1) Too much talking during a fight.  You're trying to kill each other, not bake a cake.
2) Female characters -I admit I'm a bit rough on female characters. Most are either useless or men with bras.  As someone else alluded to (Misty, I think?), there's more to being tough than being able to bench press 5 tons.  (This works the other way, too: there's more to being "sensitive" or whatever than emotionally vomiting left and right.)
3) The male lead being wimpy to make the female lead look better.
4) *Never* telling me what a character looks like. (First person is the exception; it can be too awkward to have the narrator describe him/herself.)  Ex: There's one book I read where two thirds of the way through the book you learn this major character's skin color. The color didn't matter, but if you haven't given me a basic idea of what a character looks like in the first few paragraphs of introduction, whatever image I conjure is what they look like, forever.

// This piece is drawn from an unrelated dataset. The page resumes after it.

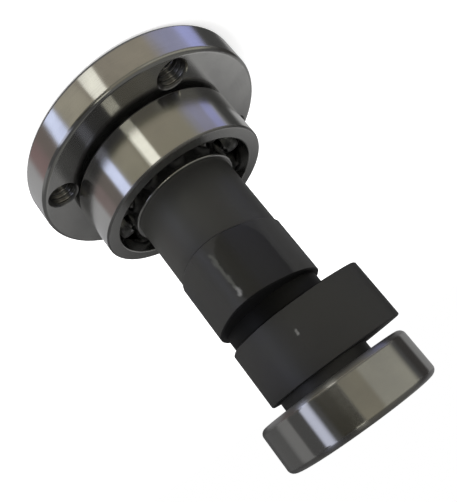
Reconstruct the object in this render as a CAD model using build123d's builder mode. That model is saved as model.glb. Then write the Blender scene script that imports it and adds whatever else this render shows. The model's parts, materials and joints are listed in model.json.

Things other people mentioned already:
--Overdescription
--Characters doing things that don't make sense or are out of character. (It doesn't have to be *rational,* but people follow *some* sort of thought process, and I should know at least the gist of it.)


Miscellaneous aside: I don't mind omniscient. The Iliad is omniscient. But a good omniscient POV is never confusing, and that's where I think many people mess up.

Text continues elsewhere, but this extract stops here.